→ **Goal**
What follows is a listing. Return every line of it exactly.

------ Supplied information

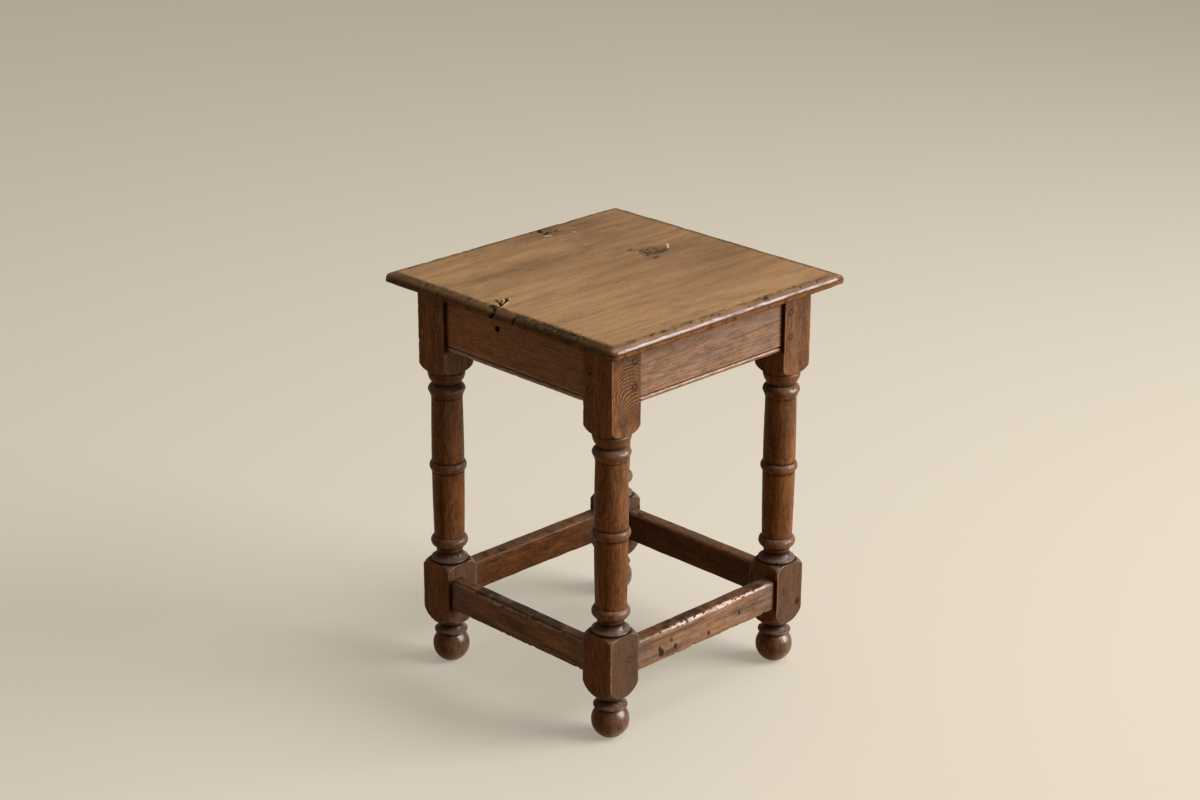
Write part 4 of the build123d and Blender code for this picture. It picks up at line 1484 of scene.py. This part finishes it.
def softbox(name, azimuth, elevation, distance, size, share):
    """A square lamp that looks at the stool from an azimuth, 0 at the front and 90 at the
    right, and an elevation, both in degrees.  A lamp of P watts at d metres gives P / (pi*d)^2 of
    what shows white as pure white, and GRID_GAIN times as much with a grid before it that
    keeps its light off the floor beneath it."""
    lamp = bpy.data.lights.new(name, "AREA")
    lamp.shape = "SQUARE"
    lamp.size = size
    lamp.spread = math.radians(GRID_ANGLE)
    lamp.energy = share * (math.pi * distance) ** 2 / GRID_GAIN
    holder = bpy.data.objects.new(name, lamp)
    bpy.context.scene.collection.objects.link(holder)
    a, e = math.radians(azimuth), math.radians(elevation)
    holder.location = (
        distance * math.sin(a) * math.cos(e),
        -distance * math.cos(a) * math.cos(e),
        LAMP_AIM + distance * math.sin(e),
    )
    holder.rotation_euler = (math.pi / 2 - e, 0.0, a)


class STOOL_OT_studio(bpy.types.Operator):
    """Makes the camera, the lights and the plain floor"""

    bl_idname = "stool.studio"
    bl_label = "Studio"

    def execute(self, context):
        scene = context.scene
        studio = scene.stool_studio
        a, p, r = studio.azimuth, studio.pitch, studio.roll
        back = np.array((math.sin(a) * math.cos(p), -math.cos(a) * math.cos(p), math.sin(p)))
        right = np.array((math.cos(a), math.sin(a), 0.0))
        up = np.cross(back, right)
        low, high = (np.array(corner) for corner in CAD_BOX)
        aim = (low + high) / 2 + right * studio.shift_right + up * studio.shift_up
        right, up = math.cos(r) * right + math.sin(r) * up, math.cos(r) * up - math.sin(r) * right
        place = aim + back * studio.distance
        camera = bpy.data.objects.new("camera", bpy.data.cameras.new("camera"))
        camera.matrix_world = [
            (right[k], up[k], back[k], place[k]) for k in range(3)
        ] + [(0.0, 0.0, 0.0, 1.0)]
        camera.matrix_world.transpose()
        camera.data.lens = studio.focal_length
        camera.data.sensor_width = 36.0
        scene.collection.objects.link(camera)
        scene.camera = camera

        softbox("key_lamp", azimuth=38.0, elevation=25.0, distance=4.6, size=3.0, share=studio.key)
        softbox(
            "overhead_lamp", azimuth=60.0, elevation=76.0, distance=4.0, size=3.2, share=studio.overhead,
        )

        world = bpy.data.worlds.new("room")
        scene.world = world
        world.use_nodes = True
        tree = world.node_tree
        tree.nodes.clear()
        room, backdrop = (
            node(tree, "Background", {"Color": (*colour, 1.0), "Strength": strength})
            for colour, strength in (
                (studio.room_tint, studio.room), (studio.backdrop_tint, studio.backdrop),
            )
        )
        mixed = node(tree, "MixShader", {0: seen_by_eye(tree), 1: room, 2: backdrop})
        node(tree, "OutputWorld", {"Surface": mixed})

        half = 14.0  # metres
        corners = [(-half, -half, 0), (half, -half, 0), (half, half, 0), (-half, half, 0)]
        mesh = bpy.data.meshes.new("floor")
        mesh.from_pydata(corners, [], [(0, 1, 2, 3)])
        mesh.materials.append(plain_floor())
        floor = bpy.data.objects.new("floor", mesh)
        scene.collection.objects.link(floor)
        scene.view_settings.view_transform = "Standard"
        return {"FINISHED"}


class STOOL_PT_panel(bpy.types.Panel):
    """The stool's settings and pieces in the 3D view's sidebar"""

    bl_idname = "STOOL_PT_panel"
    bl_label = "Joint stool"
    bl_space_type = "VIEW_3D"
    bl_region_type = "UI"
    bl_category = "Stool"

    def draw(self, context):
        for operator in OPERATORS:
            self.layout.operator(operator.bl_idname)
        for group, kind in GROUPS.items():
            box = self.layout.box()
            for name in kind.__annotations__:
                box.prop(getattr(context.scene, group), name)


OPERATORS = (
    STOOL_OT_seat, STOOL_OT_legs, STOOL_OT_rails, STOOL_OT_stretchers, STOOL_OT_pegs, STOOL_OT_studio,
)
GROUPS = {"stool_sizes": StoolSizes, "stool_finish": StoolFinish, "stool_studio": StoolStudio}


def register():
    """Registers the classes and hangs the settings on the scene."""
    for kind in (*GROUPS.values(), *OPERATORS, STOOL_PT_panel):
        bpy.utils.register_class(kind)
    for group, kind in GROUPS.items():
        setattr(bpy.types.Scene, group, bpy.props.PointerProperty(type=kind))


def unregister():
    """Takes the settings off the scene and unregisters the classes."""
    for group in GROUPS:
        delattr(bpy.types.Scene, group)
    for kind in reversed((*GROUPS.values(), *OPERATORS, STOOL_PT_panel)):
        bpy.utils.unregister_class(kind)


def main():
    register()
    bpy.ops.stool.seat()
    bpy.ops.stool.legs()
    bpy.ops.stool.rails()
    bpy.ops.stool.stretchers()
    bpy.ops.stool.pegs()
    bpy.ops.stool.studio()


if __name__ == "__main__":
    main()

------------

→ **Written response**
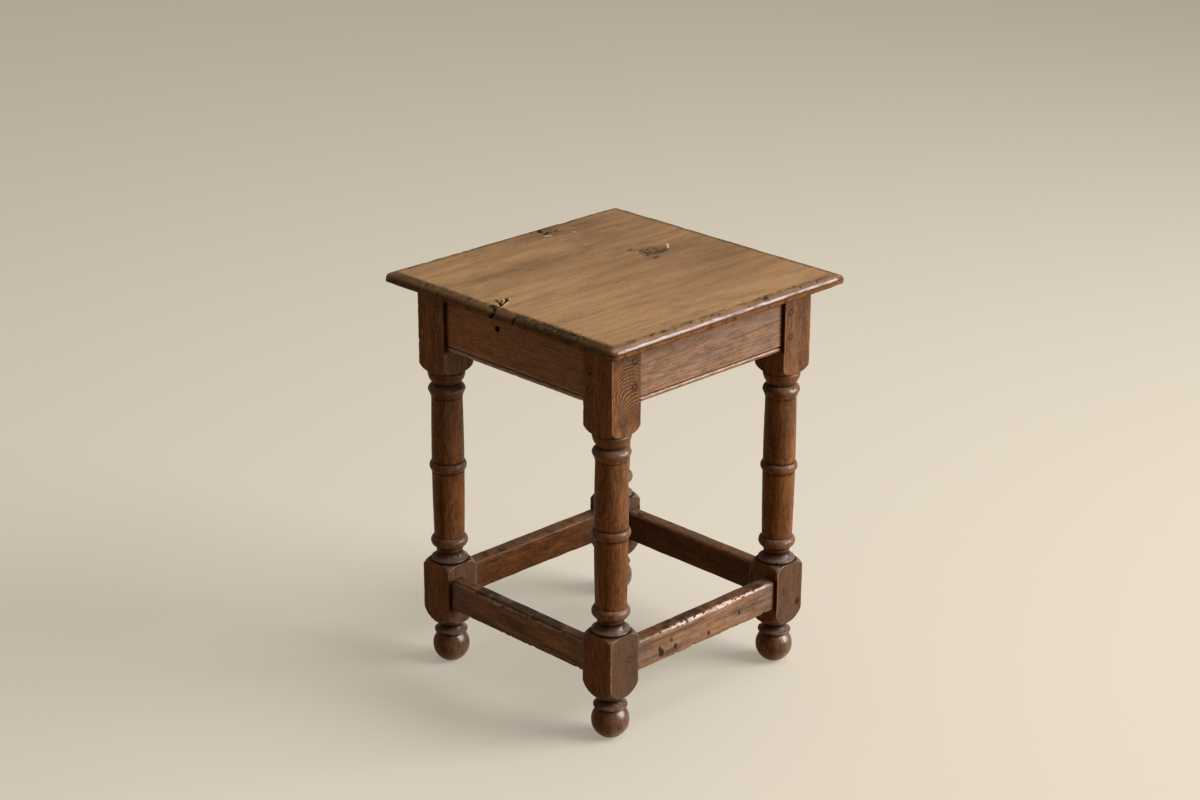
Write part 4 of the build123d and Blender code for this picture. It picks up at line 1484 of scene.py. This part finishes it.
def softbox(name, azimuth, elevation, distance, size, share):
    """A square lamp that looks at the stool from an azimuth, 0 at the front and 90 at the
    right, and an elevation, both in degrees.  A lamp of P watts at d metres gives P / (pi*d)^2 of
    what shows white as pure white, and GRID_GAIN times as much with a grid before it that
    keeps its light off the floor beneath it."""
    lamp = bpy.data.lights.new(name, "AREA")
    lamp.shape = "SQUARE"
    lamp.size = size
    lamp.spread = math.radians(GRID_ANGLE)
    lamp.energy = share * (math.pi * distance) ** 2 / GRID_GAIN
    holder = bpy.data.objects.new(name, lamp)
    bpy.context.scene.collection.objects.link(holder)
    a, e = math.radians(azimuth), math.radians(elevation)
    holder.location = (
        distance * math.sin(a) * math.cos(e),
        -distance * math.cos(a) * math.cos(e),
        LAMP_AIM + distance * math.sin(e),
    )
    holder.rotation_euler = (math.pi / 2 - e, 0.0, a)


class STOOL_OT_studio(bpy.types.Operator):
    """Makes the camera, the lights and the plain floor"""

    bl_idname = "stool.studio"
    bl_label = "Studio"

    def execute(self, context):
        scene = context.scene
        studio = scene.stool_studio
        a, p, r = studio.azimuth, studio.pitch, studio.roll
        back = np.array((math.sin(a) * math.cos(p), -math.cos(a) * math.cos(p), math.sin(p)))
        right = np.array((math.cos(a), math.sin(a), 0.0))
        up = np.cross(back, right)
        low, high = (np.array(corner) for corner in CAD_BOX)
        aim = (low + high) / 2 + right * studio.shift_right + up * studio.shift_up
        right, up = math.cos(r) * right + math.sin(r) * up, math.cos(r) * up - math.sin(r) * right
        place = aim + back * studio.distance
        camera = bpy.data.objects.new("camera", bpy.data.cameras.new("camera"))
        camera.matrix_world = [
            (right[k], up[k], back[k], place[k]) for k in range(3)
        ] + [(0.0, 0.0, 0.0, 1.0)]
        camera.matrix_world.transpose()
        camera.data.lens = studio.focal_length
        camera.data.sensor_width = 36.0
        scene.collection.objects.link(camera)
        scene.camera = camera

        softbox("key_lamp", azimuth=38.0, elevation=25.0, distance=4.6, size=3.0, share=studio.key)
        softbox(
            "overhead_lamp", azimuth=60.0, elevation=76.0, distance=4.0, size=3.2, share=studio.overhead,
        )

        world = bpy.data.worlds.new("room")
        scene.world = world
        world.use_nodes = True
        tree = world.node_tree
        tree.nodes.clear()
        room, backdrop = (
            node(tree, "Background", {"Color": (*colour, 1.0), "Strength": strength})
            for colour, strength in (
                (studio.room_tint, studio.room), (studio.backdrop_tint, studio.backdrop),
            )
        )
        mixed = node(tree, "MixShader", {0: seen_by_eye(tree), 1: room, 2: backdrop})
        node(tree, "OutputWorld", {"Surface": mixed})

        half = 14.0  # metres
        corners = [(-half, -half, 0), (half, -half, 0), (half, half, 0), (-half, half, 0)]
        mesh = bpy.data.meshes.new("floor")
        mesh.from_pydata(corners, [], [(0, 1, 2, 3)])
        mesh.materials.append(plain_floor())
        floor = bpy.data.objects.new("floor", mesh)
        scene.collection.objects.link(floor)
        scene.view_settings.view_transform = "Standard"
        return {"FINISHED"}


class STOOL_PT_panel(bpy.types.Panel):
    """The stool's settings and pieces in the 3D view's sidebar"""

    bl_idname = "STOOL_PT_panel"
    bl_label = "Joint stool"
    bl_space_type = "VIEW_3D"
    bl_region_type = "UI"
    bl_category = "Stool"

    def draw(self, context):
        for operator in OPERATORS:
            self.layout.operator(operator.bl_idname)
        for group, kind in GROUPS.items():
            box = self.layout.box()
            for name in kind.__annotations__:
                box.prop(getattr(context.scene, group), name)


OPERATORS = (
    STOOL_OT_seat, STOOL_OT_legs, STOOL_OT_rails, STOOL_OT_stretchers, STOOL_OT_pegs, STOOL_OT_studio,
)
GROUPS = {"stool_sizes": StoolSizes, "stool_finish": StoolFinish, "stool_studio": StoolStudio}


def register():
    """Registers the classes and hangs the settings on the scene."""
    for kind in (*GROUPS.values(), *OPERATORS, STOOL_PT_panel):
        bpy.utils.register_class(kind)
    for group, kind in GROUPS.items():
        setattr(bpy.types.Scene, group, bpy.props.PointerProperty(type=kind))


def unregister():
    """Takes the settings off the scene and unregisters the classes."""
    for group in GROUPS:
        delattr(bpy.types.Scene, group)
    for kind in reversed((*GROUPS.values(), *OPERATORS, STOOL_PT_panel)):
        bpy.utils.unregister_class(kind)


def main():
    register()
    bpy.ops.stool.seat()
    bpy.ops.stool.legs()
    bpy.ops.stool.rails()
    bpy.ops.stool.stretchers()
    bpy.ops.stool.pegs()
    bpy.ops.stool.studio()


if __name__ == "__main__":
    main()